= Stones in Water =

1997 young adult novel by Donna Jo Napoli

First edition (publ. Scholastic)

Stones in Water is a 1997 young adult novel written by Donna Jo Napoli. It is set during World War II and tells the story of two Italian boys, one of whom is Jewish, who are sent to a work camp. Their struggle to survive, hide the Jewish boy's ethnicity, and the defeat of one and escape of another is chronicled.

==Reviews==
Publishers Weeklys starred review called the book a "gripping" and "meticulously researched book" that "gently leads readers through a gradual unfolding of events until they come face-to-face with the scope of the war's atrocities". Kirkus Reviews similarly cited the "riveting" plot and the wartime setting.

==Awards==
The book won the Golden Kite Award for fiction and the Sydney Taylor Book Award for older readers in 1998.

==Plot==
The story begins with a young Venetian boy named Memo asking his friend Roberto if he wants to see an American Western movie.
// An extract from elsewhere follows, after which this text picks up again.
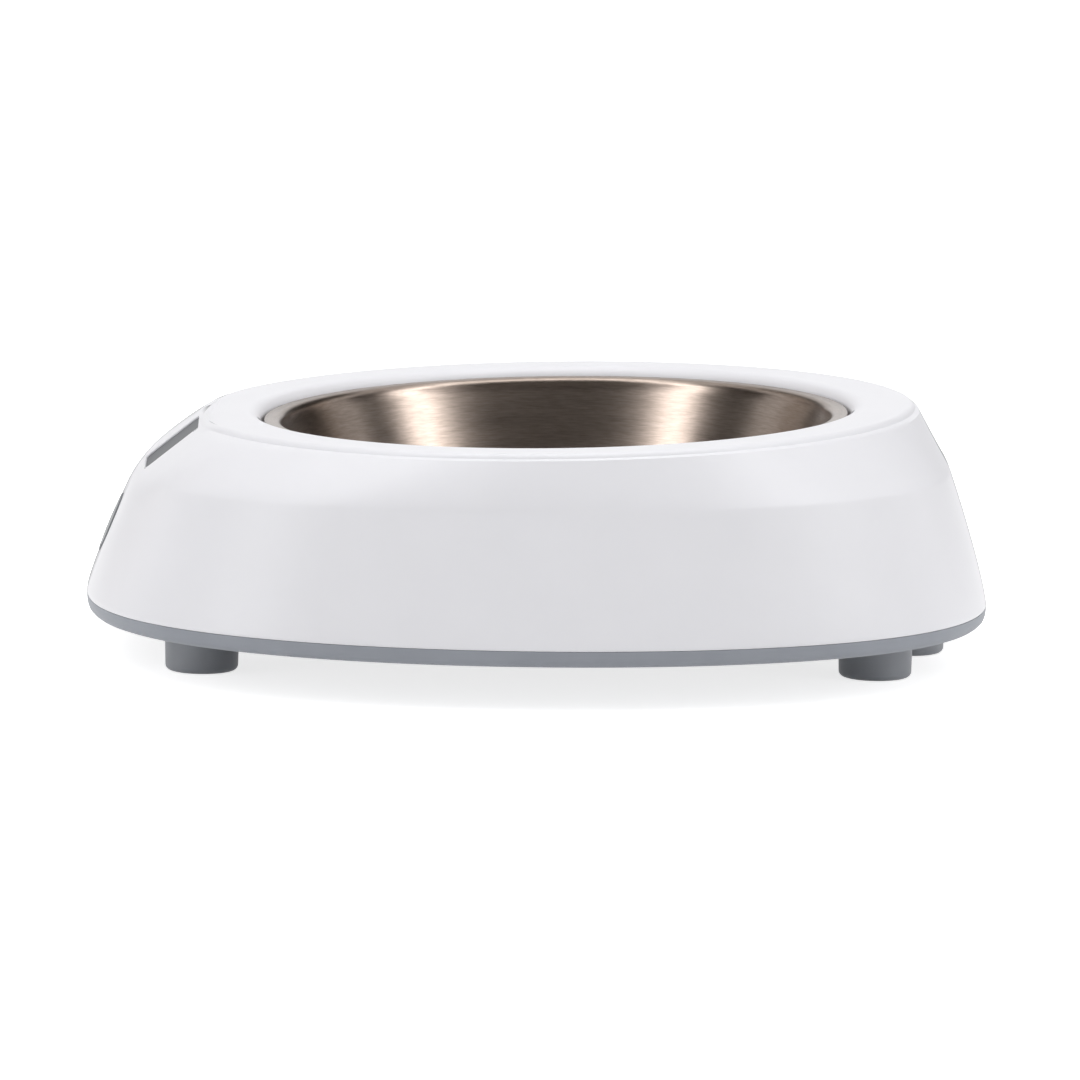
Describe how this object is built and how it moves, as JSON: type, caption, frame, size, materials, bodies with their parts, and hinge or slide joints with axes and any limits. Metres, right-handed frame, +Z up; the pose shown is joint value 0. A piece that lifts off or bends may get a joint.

Roberto accepts, and their Jewish friend Samuele is also invited, and accepts. They decide to meet at a bridge in their town, and walk to the movie theater. As Roberto is getting ready, he is discovered by his brother, Sergio, and Sergio decided to accompany Roberto to the movie theater. When Sergio and Roberto get to the bridge, Sergio is angered that they are bringing someone who is Jewish. Sergio decides to take off Samuele's Star of David band and decides that they will walk in two groups, one with Memo and Roberto, and one with Sergio and Samuele, in order to not raise suspicion. They get to the movie theater without arising suspicion, and get seated. Soon after the movie starts, the Nazi army storms the theater. The movie goers are split into groups based on age and filed into trains heading North to an unknown destination. The train stops many times, each time, gathering more Italian boys. These boys speculate over where they are going. During this Samuele gets up, followed by Memo and Roberto. Memo motions to go to the bathroom, and the boys file into the bathroom. Samuele reveals he was going to leave the train, which Memo thinks is a bad idea. Roberto notes if Samuele's circumcision is discovered, Samuele will be caught breaking the law as a Jew. The boys decide to nickname Samuele, Enzo, so that he can have a more Catholic-sounding name, and Roberto gives Samuele his St. Christopher medal. The boys are taken to a labor camp, where they work on an airstrip. They are fed bread and sausage and cheese, and if they are the first to find the body they strip dead boys for warmer clothing. One boy finds out Enzo is Jewish and blackmails Enzo for more food. They continue to live like this until Enzo is beaten to death over a pair of German boots and Roberto decides to escape the camp to safety. He finds an Italian soldier and together they ride down a river to safety.